Oxygen-Terminated Polycrystalline Boron-Doped Diamond Superhydrophobic Surface with Excellent Mechanical and Thermal Stabilities.

Abstract

Superhydrophobic surfaces are of great interest because of their remarkable properties. Due to its maximal hardness and chemical inertness, diamond film has great potential in fabricating robust superhydrophobic surfaces. In the present study, an oxygen-terminated polycrystalline boron-doped diamond (O-PBDD) superhydrophobic surface with micro/nano-hierarchical porous structures is developed. The preparation method is very simple, requiring only sputtering and dewetting procedures.
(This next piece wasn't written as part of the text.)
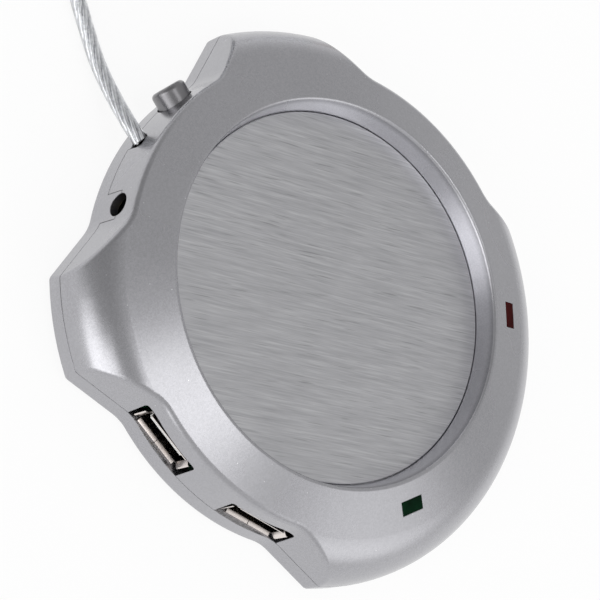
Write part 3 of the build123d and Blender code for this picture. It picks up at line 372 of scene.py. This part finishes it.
FINISHES = {
    "case_paint": silver_paint(),
    "plate_metal": brushed_plate(),
    "button_paint": satin_button(),
    "lamp_green": tinted_lamp("lamp_green", (0.001, 0.008, 0.003), (0.002, 0.022, 0.008)),
    "lamp_red": tinted_lamp("lamp_red", (0.022, 0.0005, 0.0005), (0.055, 0.001, 0.001)),
    "receptacle_steel": receptacle_sheet(),
    "receptacle_white": moulded("receptacle_white", (0.8, 0.8, 0.78), 0.35),
    "contact_gold": sheet_metal("contact_gold", (0.85, 0.62, 0.25), 0.22),
    "jack_black": moulded("jack_black", (0.012, 0.012, 0.013), 0.32),
    "screw_steel": sheet_metal("screw_steel", (0.5, 0.51, 0.53), 0.35),
    "board_green": green_board(),
    "chip_black": moulded("chip_black", (0.015, 0.015, 0.016), 0.5),
    "can_metal": sheet_metal("can_metal", (0.7, 0.7, 0.71), 0.3),
    "heater_film": amber_film(),
    "pad_felt": pressed_felt(),
    "wire_black": moulded("wire_black", (0.02, 0.02, 0.02), 0.45),
    "strap_plastic": moulded("strap_plastic", (0.72, 0.72, 0.68), 0.45),
    "feet_rubber": moulded("feet_rubber", (0.018, 0.018, 0.018), 0.75, 0.08),
    "cord_clear": clear_plastic("cord_clear", (0.97, 0.98, 0.99)),
    "plug_clear": clear_plastic("plug_clear", (0.93, 0.95, 0.97), 0.1),
}
for piece in frame["record"]["subparts"]:
    mesh = frame["nodes"][piece["node"]].data
    mesh.materials.clear()
    mesh.materials.append(FINISHES[piece["material_slot"]])


# ---------------------------------------------------------------- cord
CORD_D = 3.5 * MM
COIL_CENTRE = (54.38, 91.37)
COIL_START = 136.0  # degrees round the coil, which winds clockwise
COIL_WOUND = 1924.0
COIL_STEP = 15.0
COIL_EASE = 60.0
COIL_SPARE = 0.75
# where the cord moves to its next place: wound degrees at both ends, then its radius and height
COIL_PLACES = ((0, 1, 22.0, 1.75), (316, 350, 18.5, 1.75), (675, 700, 16.75, 4.78), (1015, 1040, 20.25, 4.78),
               (1352, 1380, 23.75, 4.78), (1690, 1720, 22.0, 7.81), (1830, 1924, 21.0, 7.7))
TABLE_RUN = ((-2.0, 54.2, 8.6), (-0.5, 57.6, 7.8), (4.1, 63.5, 4.4), (9.0, 70.2, 1.95), (13.7, 76.7, 1.75),
             (19.0, 83.8, 1.75), (25.2, 91.9, 1.75), (31.8, 99.7, 1.75), (38.6, 106.7, 1.75))
# the run to the plug: along it, aside from the coil and up
PLUG_RUN = ((7.5, 0.2, 7.75), (15.5, 0.7, 7.3), (22.5, 1.4, 5.2), (29.0, 2.2, 4.1), (35.5, 3.0, 4.1))
PLUG_RUN_FROM = (74.92, 95.74)
PLUG_RUN_ALONG = (0.2079, -0.9781)


def eased(value):
    value = min(1.0, max(0.0, value))
    return value * value * (3 - 2 * value)


def coil_points():
    """The turns of the coil, wound in three layers from the table up."""
    points = []
    for step in range(1, math.ceil(COIL_WOUND / COIL_STEP)):
        wound = step * COIL_WOUND / math.ceil(COIL_WOUND / COIL_STEP)
        radius, height = COIL_PLACES[0][2:]
        for start, end, next_radius, next_height in COIL_PLACES[1:]:
            part = eased((wound - start) / (end - start))
            radius += (next_radius - radius) * part
            height += (next_height - height) * part
        turned = wound % 360
        radius += COIL_SPARE * min(eased(turned / COIL_EASE), eased((360 - turned) / COIL_EASE))
        angle = math.radians(COIL_START - wound)
        across, along = radius * math.cos(angle), radius * math.sin(angle)
        points.append((COIL_CENTRE[0] + across, COIL_CENTRE[1] + along, height))
    return points


def plug_points():
    """From the top of the coil down to the neck of the plug."""
    (x, y), (along_x, along_y) = PLUG_RUN_FROM, PLUG_RUN_ALONG
    run = [(x, y, 7.7)]
    for along, aside, up in PLUG_RUN:
        run.append((x + along * along_x - aside * along_y, y + along * along_y + aside * along_x, up))
    return run


def nurbs(name, points, radius, finish_of, sides=5):
    """A round cord on one smooth line."""
    curve = bpy.data.curves.new(name, "CURVE")
    curve.dimensions = "3D"
    spline = curve.splines.new("NURBS")
    spline.points.add(len(points) - 1)
    for control, point in zip(spline.points, points):
        control.co = (*point, 1)
    spline.order_u = 3
    spline.use_endpoint_u = True
    spline.resolution_u = 6
    curve.bevel_depth = radius
    curve.bevel_resolution = sides
    curve.use_fill_caps = True
    curve.materials.append(finish_of)
    cord = bpy.data.objects.new(name, curve)
    scene.collection.objects.link(cord)
    return cord


def line_of(cord):
    """Points along the cord's own smooth line, in order."""
    bare = cord.copy()
    bare.data = cord.data.copy()
    bare.data.bevel_depth = 0
    mesh = bpy.data.meshes.new_from_object(bare)
    points = [vertex.co.copy() for vertex in mesh.vertices]
    bpy.data.objects.remove(bare)
    return points


STRANDS = 5
STRAND_PITCH = 23 * MM
STRAND_R = 0.52 * MM
STRAND_OUT = 0.68 * MM


def twisted_core(name, line, finish_of):
    """Bundle of plated strands twisted round the middle of the cord."""
    curve = bpy.data.curves.new(name, "CURVE")
    curve.dimensions = "3D"
    curve.bevel_depth = STRAND_R
    curve.bevel_resolution = 1
    curve.use_fill_caps = True
    side = Vector((1, 0, 0))
    frames, run = [], 0.0
    for index, point in enumerate(line):
        before, after = line[max(0, index - 1)], line[min(len(line) - 1, index + 1)]
        along = (after - before).normalized()
        side = (side - along * side.dot(along)).normalized()
        run += (point - before).length
        frames.append((point, side.copy(), along.cross(side), run))
    for strand in range(STRANDS):
        spline = curve.splines.new("POLY")
        spline.points.add(len(frames) - 1)
        for control, (point, first, second, reach) in zip(spline.points, frames):
            angle = math.tau * (strand / STRANDS + reach / STRAND_PITCH)
            place_of = point + (first * math.cos(angle) + second * math.sin(angle)) * STRAND_OUT
            control.co = (*place_of, 1)
        spline.use_smooth = True
    curve.materials.append(finish_of)
    core = bpy.data.objects.new(name, curve)
    scene.collection.objects.link(core)
    return core


def strand_foil():
    """Bright plated strands with fine lines along them."""
    mat = finish("cord_strands", (0.78, 0.79, 0.81), metal=1.0, rough=0.24)
    glitter = noise(mat, place(mat), 1100, 3.0)
    tint(mat, (0.5, 0.51, 0.53), (0.95, 0.95, 0.97), glitter)
    join(mat, (bump(mat, glitter, 0.05 * MM), shader_of(mat).inputs["Normal"]))
    return mat


route = [Vector(p) * MM for p in (*TABLE_RUN, *coil_points(), *plug_points())]
jacket = nurbs("cord_jacket", route, CORD_D / 2, FINISHES["cord_clear"])
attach(jacket, "case")
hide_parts("cord", "cord_coil", "cord_tail")
centre_line = line_of(jacket)
core = twisted_core("cord_core", centre_line, strand_foil())
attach(core, "case")


# ---------------------------------------------------------------- table and light
TABLE_HALF = 3.0
TABLE_GLOW = 1.04
TABLE_GLOW_SHARE = 0.86


def table_top():
    """Plain white table that shows white and keeps the soft shadow of what stands on it."""
    mesh = bpy.data.meshes.new("table_top")
    work = bmesh.new()
    bmesh.ops.create_grid(work, x_segments=1, y_segments=1, size=TABLE_HALF)
    work.to_mesh(mesh)
    work.free()
    table = bpy.data.objects.new("table_top", mesh)
    scene.collection.objects.link(table)
    mat = finish("table_white", (0.8, 0.8, 0.8), rough=0.7)
    shader = shader_of(mat)
    glow = add(mat, "Emission", {"Color": (1, 1, 1, 1), "Strength": TABLE_GLOW})
    lit = add(mat, "MixShader", {"Fac": TABLE_GLOW_SHARE})
    seen = add(mat, "MixShader")
    path = add(mat, "LightPath")
    out = mat.node_tree.nodes["Material Output"]
    mirrored = math_of(mat, "MAXIMUM", path.outputs["Is Glossy Ray"], path.outputs["Is Transmission Ray"])
    direct = math_of(mat, "MAXIMUM", path.outputs["Is Camera Ray"], mirrored)
    join(mat, (shader.outputs[0], lit.inputs[1]), (glow.outputs[0], lit.inputs[2]), (direct, seen.inputs[0]),
         (shader.outputs[0], seen.inputs[1]), (lit.outputs[0], seen.inputs[2]),
         (seen.outputs[0], out.inputs[0]))
    mesh.materials.append(mat)


# soft panels in the room: azimuth, elevation, half widths of full light and of its edge, all in degrees, and
# the light added
PANELS = ((148, 12, 7, 30, 1.9), (-95, 33, 8, 28, 0.8), (-110, 80, 6, 16, 1.8), (-140, -5, 35, 85, 0.17),
          (92, 35, 15, 48, -0.22))


ROOM_LOW, ROOM_HIGH = 0.8, 0.63  # light at the horizon and from ROOM_RISE up
ROOM_RISE = 0.35


def room_light():
    """Pale grey room with soft panels of light."""
    world = bpy.data.worlds.new("pale_room")
    scene.world = world
    world.use_nodes = True
    background = world.node_tree.nodes["Background"]
    coords = add(world, "TexCoord")
    parts = add(world, "SeparateXYZ")
    join(world, (coords.outputs["Generated"], parts.inputs[0]))
    light = spread(world, parts.outputs["Z"], 0.0, ROOM_RISE, ROOM_LOW, ROOM_HIGH, smooth=True)
    for azimuth, elevation, inner, outer, gain in PANELS:
        a, e = math.radians(azimuth), math.radians(elevation)
        towards = (math.cos(a) * math.cos(e), math.sin(a) * math.cos(e), math.sin(e))
        dot = add(world, "VectorMath", operation="DOT_PRODUCT")
        dot.inputs[1].default_value = towards
        join(world, (coords.outputs["Generated"], dot.inputs[0]))
        edge, full = math.cos(math.radians(outer)), math.cos(math.radians(inner))
        level = spread(world, dot.outputs["Value"], edge, full, 0.0, gain, smooth=True)
        light = math_of(world, "ADD", light, level)
    path = add(world, "LightPath")
    strength = add(world, "Mix", data_type="FLOAT")
    strength.inputs["B"].default_value = 1.0
    join(world, (path.outputs["Is Camera Ray"], strength.inputs["Factor"]), (light, strength.inputs["A"]),
         (strength.outputs["Result"], background.inputs["Strength"]))
    background.inputs["Color"].default_value = (1, 1, 1, 1)


def soft_box(name, where, size, power):
    """Square lamp that faces the middle of the case."""
    data = bpy.data.lights.new(name, "AREA")
    data.size = size
    data.energy = power
    lamp = bpy.data.objects.new(name, data)
    scene.collection.objects.link(lamp)
    lamp.location = where
    lamp.rotation_mode = "QUATERNION"
    lamp.rotation_quaternion = Vector(where).to_track_quat("Z", "Y")


table_top()
room_light()
soft_box("by_the_port_side", (-0.95, 0.6, 0.9), 0.4, 0.6)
The former involves sputtering gold and copper particles onto the hydrogen-terminated polycrystalline boron-doped diamond (H-PBDD) to form gold/copper films, whereas the latter involves placing the samples in an atmospheric tube furnace to form hierarchical pores. By controlling the etching parameters, the wettability of the O-PBDD surface can be adjusted from hydrophilic to superhydrophobic, which is significantly different to the normal hydrophilicity feature of O-termination diamonds. The water contact angle of the obtained O-PBDD surface can reach 165 ± 5°, which is higher than the superhydrophobic diamond surfaces that are reported in the literature. In addition, the O-PBDD surface exhibits excellent durability; it can maintain satisfactory superhydrophobicity even after high-pressure, high-temperature, and sandpaper friction tests. This work provides a new research direction for fabricating robust superhydrophobic materials with diamond film.